- Directive
List each line of the data that holds the string "node", please.

- Data entries
================

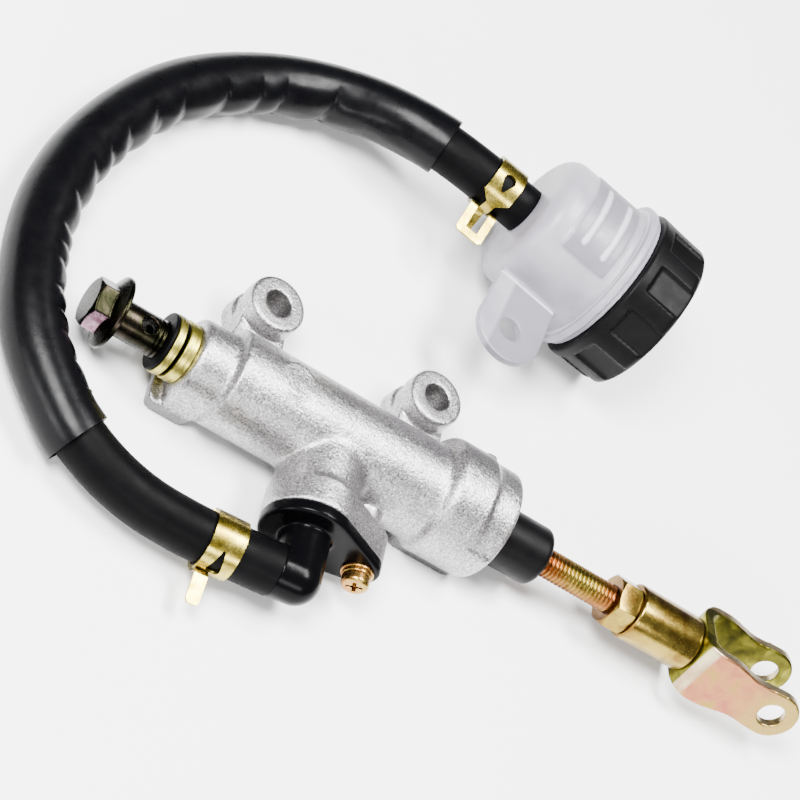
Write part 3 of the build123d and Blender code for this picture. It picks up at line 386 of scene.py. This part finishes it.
# name: three film colours, roughness range, patch size
PLATINGS = {
    "gold": ("pale_gold_zinc", (0.11, 0.045, 0.01), (0.2, 0.12, 0.02), (0.4, 0.29, 0.055), (0.16, 0.3), 5.0),
    "clamp": ("clamp_zinc", (0.08, 0.06, 0.005), (0.28, 0.21, 0.025), (0.56, 0.45, 0.09), (0.2, 0.32), 4.5),
    "seal": ("yellow_zinc", (0.16, 0.14, 0.015), (0.36, 0.31, 0.04), (0.6, 0.52, 0.11), (0.26, 0.4), 4.0),
    "copper": ("copper_zinc", (0.26, 0.1, 0.03), (0.42, 0.2, 0.06), (0.4, 0.27, 0.06), (0.2, 0.34), 5.0),
}
# name: colour, roughness range, grain size and depth, haze, slow waves and specular level
RUBBERS = {
    "rubber": ("hose_rubber", (0.001, 0.001, 0.0012), (0.4, 0.54), 0.5, 0.05, 0.3, 0.25, 0.035),
    "boot": ("boot_rubber", (0.0012, 0.0012, 0.0014), (0.36, 0.48), 0.6, 0.04, 0.3, 0.1, 0.08),
    "sleeve": ("sleeve_vinyl", (0.001, 0.001, 0.0014), (0.24, 0.36), 0.7, 0.03, 0.25, 0.2, 0.1),
    "gloss": ("glossy_moulding", (0.001, 0.001, 0.0013), (0.16, 0.26), 0.9, 0.02, 0.15, 0.12, 0.05),
    "cap": ("cap_moulding", (0.002, 0.0018, 0.002), (0.34, 0.48), 0.45, 0.07, 0.4, 0.0, 0.06),
}
LOOKS = {
    "casting": cast_aluminium(),
    "bolt": phosphate(),
    "yoke": yoke_plating(),
    "thread": thread_plating(),
    "steel": plain_metal("spring_steel", (0.46, 0.46, 0.47)),
    "bright": plain_metal("bright_zinc", (0.72, 0.7, 0.62)),
    "alloy": plain_metal("piston_alloy", (0.75, 0.75, 0.76)),
    "frosted": frosted(),
    "white": white_plastic(),
}
LOOKS.update({key: plated(*values) for key, values in PLATINGS.items()})
LOOKS.update({key: rubber(*values) for key, values in RUBBERS.items()})


# ---- mesh helpers ------------------------------------------------------------------------------
def finish_piece(obj, node, look):
    """Gives the object its look and lets it stand for a CAD node on that node's body."""
    obj.data.materials.clear()
    obj.data.materials.append(LOOKS[look])
    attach(obj, body_of[node])
    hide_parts(node)


def linked(name, data):
    """A new object in the scene."""
    obj = bpy.data.objects.new(name, data)
    bpy.context.scene.collection.objects.link(obj)
    return obj


def shade(mesh, angle):
    """Smooth faces, with the edges turning by more than angle kept sharp."""
    b = bmesh.new()
    b.from_mesh(mesh)
    bmesh.ops.recalc_face_normals(b, faces=b.faces)
    for face in b.faces:
        face.smooth = True
    for edge in b.edges:
        edge.smooth = len(edge.link_faces) == 2 and edge.calc_face_angle(0) < math.radians(angle)
    b.to_mesh(mesh)
    b.free()


def mesh_object(name, verts, faces, angle):
    """A new object from points in millimetres."""
    mesh = bpy.data.meshes.new(name)
    mesh.from_pydata([tuple(MM * c for c in v) for v in verts], [], faces)
    shade(mesh, angle)
    return linked(name, mesh)


def applied(obj):
    """The object's mesh with its modifiers made real."""
    graph = bpy.context.evaluated_depsgraph_get()
    mesh = bpy.data.meshes.new_from_object(obj.evaluated_get(graph), depsgraph=graph)
    obj.modifiers.clear()
    obj.data = mesh
    return obj


def rounded_copy(node, name, bevel_mm):
    """A copy of a CAD node with its sharp edges rounded."""
    b = bmesh.new()
    b.from_mesh(nodes[node].data)
    bmesh.ops.remove_doubles(b, verts=b.verts, dist=2e-6)
    bmesh.ops.dissolve_limit(b, angle_limit=math.radians(0.2), verts=b.verts, edges=b.edges)
    sharp = [e for e in b.edges if len(e.link_faces) == 2 and e.calc_face_angle(0) > math.radians(30)]
    bmesh.ops.bevel(
        b, geom=sharp, offset=bevel_mm * MM, segments=3, profile=0.5, affect="EDGES", clamp_overlap=True
    )
    mesh = bpy.data.meshes.new(name)
    b.to_mesh(mesh)
    b.free()
    shade(mesh, 38)
    return linked(name, mesh)


def remeshed_copy(node, name, voxel_mm):
    """A CAD node's mesh made anew from small cubes."""
    obj = linked(name, nodes[node].data.copy())
    remesh = obj.modifiers.new("Remesh", "REMESH")
    remesh.mode = "VOXEL"
    remesh.voxel_size = voxel_mm * MM
    return applied(obj)


def soften(mesh, fill_steps, round_steps, locked=None, relief=None):
    """Fills concave corners like a casting's blends, then rounds every edge a little.

    locked(points) is 1 where the surface stays, and relief(points) is how far it moves out, in mm.
    """
    count = len(mesh.vertices)
    co = np.empty(count * 3)
    mesh.vertices.foreach_get("co", co)
    co = co.reshape(-1, 3) / MM
    ends = np.empty(len(mesh.edges) * 2, dtype=np.int64)
    mesh.edges.foreach_get("vertices", ends)
    a, b = ends.reshape(-1, 2).T
    degree = np.bincount(a, minlength=count) + np.bincount(b, minlength=count)
    mesh.calc_loop_triangles()
    tri = np.empty(len(mesh.loop_triangles) * 3, dtype=np.int64)
    mesh.loop_triangles.foreach_get("vertices", tri)
    tri = tri.reshape(-1, 3)

    def normals():
        across = np.cross(co[tri[:, 1]] - co[tri[:, 0]], co[tri[:, 2]] - co[tri[:, 0]])
        total = np.zeros((count, 3))
        for k in range(3):
            for axis in range(3):
                total[:, axis] += np.bincount(tri[:, k], across[:, axis], count)
        return total / np.maximum(np.linalg.norm(total, axis=1), 1e-12)[:, None]

    def drift():
        total = np.stack(
            [np.bincount(a, co[b, k], count) + np.bincount(b, co[a, k], count) for k in range(3)], axis=1
        )
        return total / degree[:, None] - co

    free = 1.0 - locked(co) if locked else np.ones(count)
    for step in range(fill_steps):
        if step % 6 == 0:
            out = normals()
        rise = np.maximum((drift() * out).sum(axis=1), 0) * free * 0.8
        co += out * rise[:, None]
    for step in range(round_steps):
        co += drift() * (0.5 * free)[:, None]
    if relief:
        co += normals() * (relief(co) * free)[:, None]
    mesh.vertices.foreach_set("co", (co * MM).ravel())
    mesh.update()
    for face in mesh.polygons:
        face.use_smooth = True


def near(distance, radius, edge):
    """1 inside radius, falling to 0 over edge."""
    return np.clip((radius + edge - distance) / edge, 0, 1)


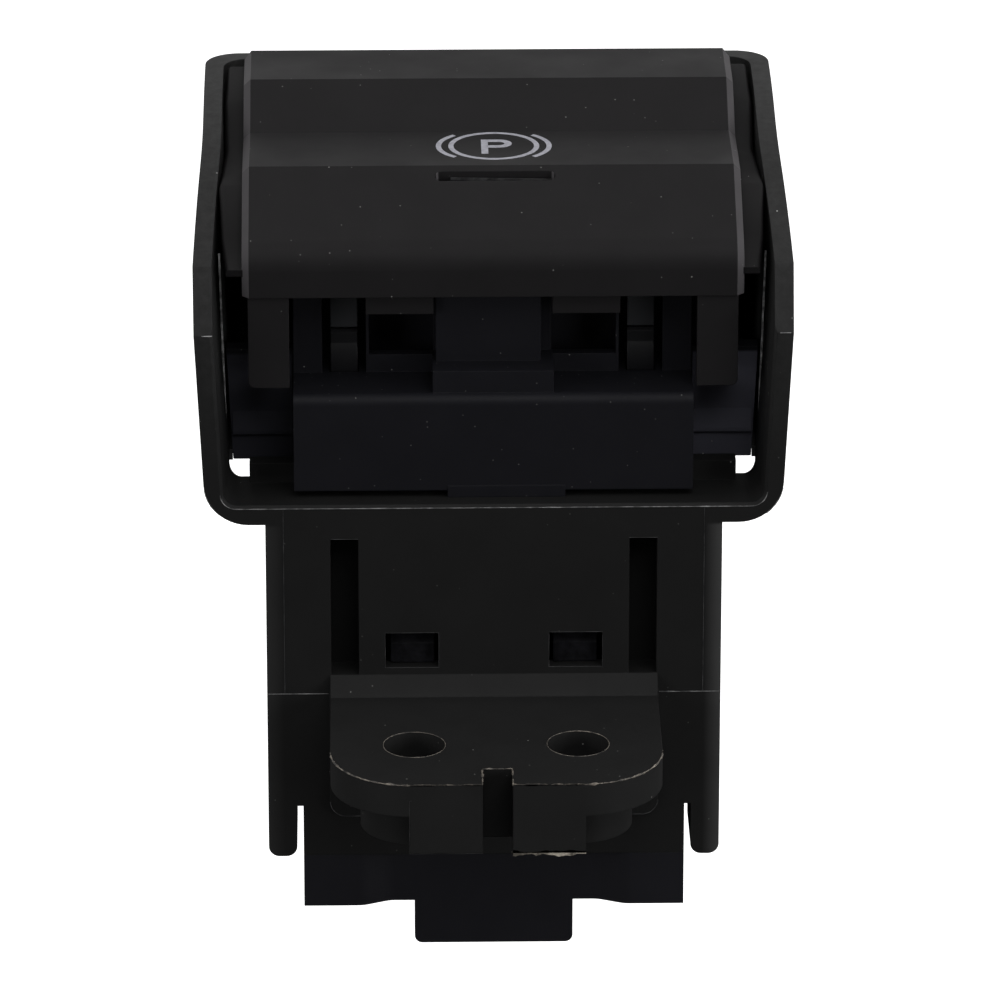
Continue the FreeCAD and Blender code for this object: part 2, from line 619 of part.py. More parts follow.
# Flange with its root bevel, root pad, bosses and key block
flange = sketch_on(housing, "XY_Plane", "-flange_thick", "flange")
rectangle(flange, "-flange_half", "flange_half",
          "-flange_reach", "bolt_to_front + wall / 2")
grow(housing, flange, "flange_thick")
flange_corners = edges_where(
    housing.Tip, lambda m, r: along(r, "z")
    and abs(m.y + value("flange_reach")) < 0.01
    and abs(abs(m.x) - value("flange_half")) < 0.01)
round_edges(housing, flange_corners, "flange_corner")
bevel = sketch_on(housing, "YZ_Plane", "-flange_half", "root_bevel")
polygon(bevel, [("bolt_to_front - root_bevel_run", "0"),
                ("bolt_to_front + wall / 2", "0"),
                ("bolt_to_front + wall / 2", "root_bevel_rise"),
                ("bolt_to_front", "root_bevel_rise")])
grow(housing, bevel, "2 * flange_half")
root = sketch_on(housing, "XZ_Plane", "-(bolt_to_front + wall / 2)", "root_pad")
rectangle(root, "-root_pad_half", "root_pad_half", "-root_pad_drop", "0")
grow(housing, root, "root_pad_proud + wall / 2")
root_corners = edges_where(housing.Tip, lambda m, r: along(r, "y")
                           and abs(m.z + value("root_pad_drop")) < 0.01)
round_edges(housing, root_corners, "2 * root_pad_proud")
key = sketch_on(housing, "XY_Plane", "-key_drop", "key_block")
rectangle(key, "-key_half", "key_half",
          "-flange_reach", "key_depth - flange_reach")
grow(housing, key, "key_drop - flange_thick / 2")
bosses = sketch_on(housing, "XY_Plane", "-boss_drop", "bosses")
circle(bosses, "bolt_spacing / 2", "0", "boss_radius")
circle(bosses, "-bolt_spacing / 2", "0", "boss_radius")
grow(housing, bosses, "boss_drop - flange_thick / 2")

# Hollow of the body and of the tub
chest = sketch_on(housing, "XY_Plane", "foot_z - 1", "chest")
rectangle(chest, "-(foot_half - wall)", "foot_half - wall",
          "bolt_to_front + wall", BODY_BACK + " - wall")
carve(housing, chest, "bezel_bottom_z - foot_z + 1")
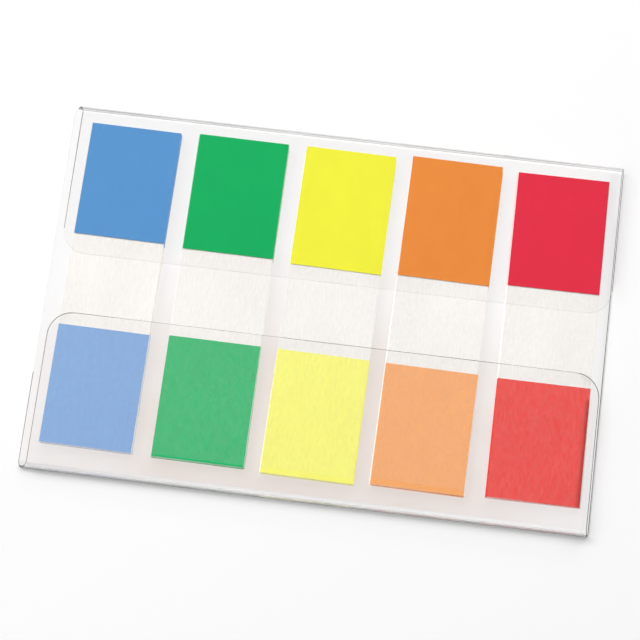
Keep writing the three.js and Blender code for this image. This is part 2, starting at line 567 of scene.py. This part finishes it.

================

- Response below
def finish_piece(obj, node, look):
    """Gives the object its look and lets it stand for a CAD node on that node's body."""
    attach(obj, body_of[node])
    hide_parts(node)
def rounded_copy(node, name, bevel_mm):
    """A copy of a CAD node with its sharp edges rounded."""
    b.from_mesh(nodes[node].data)
def remeshed_copy(node, name, voxel_mm):
    """A CAD node's mesh made anew from small cubes."""
    obj = linked(name, nodes[node].data.copy())